The Problem: Governance Can't Keep Up With Capability

Most AI governance programs are strong on:

Principles
Committees
Model reviews
Documentation

But they break under audit pressure because they can't answer:

"Which controls operated for this agent action, in this production transaction, under this policy version, with this approval trail, producing this evidence?"

That is why "governance" must evolve into runtime control infrastructure.

The Architecture (End-to-End)

This architecture is built around one simple idea:

✅ Every agent action must pass through an enforcement point
✅ Every enforcement decision must emit evidence
✅ Every evidence artifact must be integrity-protected and exportable

Core Components

#	Component	Purpose
1	Policy Lifecycle & Governance	Policy-as-code → approval → signed bundles
2	Registries	Tools + agents as governed assets
3	Hybrid Enforcement Layer	Gateway + sidecars
4	Approvals & Exceptions	Step-up auth + time-boxed waivers
5	Data Protection	Classification, redaction, DLP hooks
6	Evidence Pipeline	Decision logs → evidence packs → immutable store + SIEM/GRC
7	Resilience & Degraded Mode	Safe failure behavior
8	Drift Detection	Coverage, config, inventory drift
9	Testing & Simulation	Observe-only, canary, scenario harness
10	Operational Metrics	Control effectiveness, assurance reporting

1) Policy Lifecycle & Governance: Ship Controls Like Software

Governance becomes enforceable only when controls become deployable artifacts.

Policy Lifecycle (Minimum Viable)

Step	Function
Policy-as-code repo	Git / PR reviews
Approval workflow	CISO / GRC / Security Architecture
Policy compiler + bundle builder	Human intent → machine rules
Bundle signing	KMS/HSM attestation
Policy registry	Versioned bundles
Rollback + drift monitoring	Change safety

Why This Matters

Auditors don't trust intent. They trust provenance:

Who approved it?
Which version was deployed?
Was runtime policy consistent with approval?

If you can't answer those, you don't have a control environment—only documentation.

2) Registries: Inventory Is Governance

Agents act through tools.

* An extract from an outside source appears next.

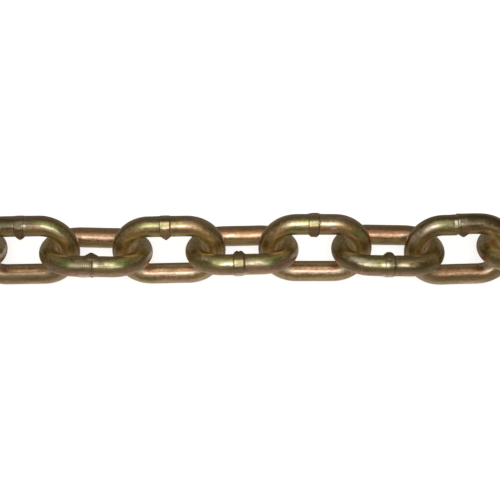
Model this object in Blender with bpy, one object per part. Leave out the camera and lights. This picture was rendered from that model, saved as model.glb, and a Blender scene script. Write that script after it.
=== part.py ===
# One foot of short-link steel chain, lying nearly straight on a level floor.
#
# Each link is one bent and butt-welded rod. Every second link leans the other way, at
# about 45 degrees, which is how a chain settles, and like a real one no link lies quite
# true. The welded bar of every link is the upper one. X runs along the chain, +Z is up,
# and the origin is on the floor under the middle of the chain. Units are metres.

import math

import bpy
from mathutils import Matrix, Vector

# Driving dimensions of the chain
WIRE_DIAMETER = 0.00714  # 9/32 in rod
INSIDE_LENGTH = 0.0254  # 1 in, so that twelve links make a foot
INSIDE_WIDTH = 0.01205
CONTACT_GAP = 0.0004  # left between links that lie true; their shifts and turns take up to 0.2 mm of it
BEND_THINNING = 0.03  # bending draws the rod out, most at the middle of each end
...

Tools have blast radius.

So governance needs inventory that is machine-readable and operational.

Tool Registry (Governing the Action Surface)

Every tool entry should include:

Field	Purpose
Owner + system owner	Accountability
Risk tier	LOW / MED / HIGH / CRITICAL
Allowed operations	READ/WRITE/DELETE/ADMIN
Scope constraints	Tenant/project/OU boundaries
Data class constraints	PUBLIC → SECRET
Spend and rate limits	Cost caps, QPS
Approval rules	Conditions requiring escalation
Evidence requirements	What to log, what to hash-only

Agent Registry (Governing Autonomous Actors)

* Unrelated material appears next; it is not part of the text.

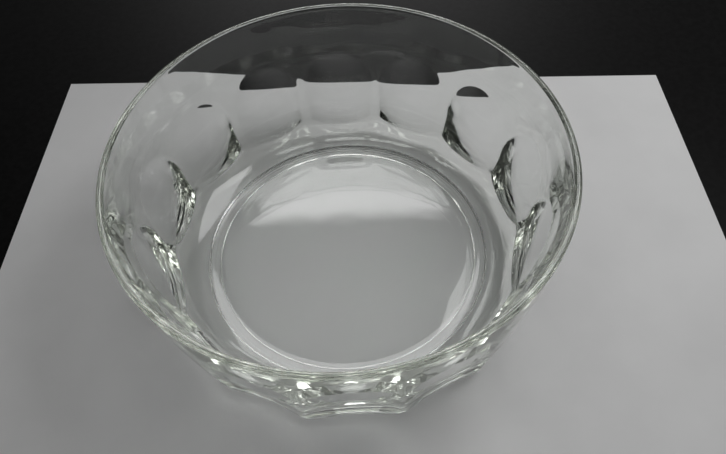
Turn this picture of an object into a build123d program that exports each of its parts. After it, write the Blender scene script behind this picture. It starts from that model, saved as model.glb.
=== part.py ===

Every agent entry should include:

Field	Purpose
Agent id + owner/team	Identity
Permitted intents/purposes	Scope bounding
Allowed tool groups / risk tiers	Access control
Max data classification	Data protection
Runtime identity requirements	Workload identity
Approval thresholds	Human oversight triggers

If it isn't in the registries, it isn't governable.

3) Hybrid Enforcement: Gateway + Sidecar PEPs

Pure gateway architectures fail in enterprise reality. Pure sidecar architectures fail at shared tools and central visibility.

Hybrid solves both:

Pattern	Best For
Sidecars	Fast, segmented, resilient enforcement close to workloads
Gateway	Centralized, consistent governance for shared/high-risk tools

Policy Enforcement Points (PEPs)

Every tool call is intercepted and evaluated at a PEP:

Sidecar PEP for local tools, low latency, per-team autonomy
Gateway PEP for shared tools, high-risk actions, org-wide controls

4) Two-Stage Enforcement: Deterministic + Semantic

Agent governance needs two layers because not all controls are the same.

Stage 1: Deterministic Enforcement (Fast, Reliable)

This is where most security controls belong:

Identity and workload checks
Allowlists and scopes
Rate limits and cost caps
Data classification constraints
Tool risk-tier gating
Required approvals
"Unknown tool" handling

Stage 2: Semantic Verification (Context-Aware)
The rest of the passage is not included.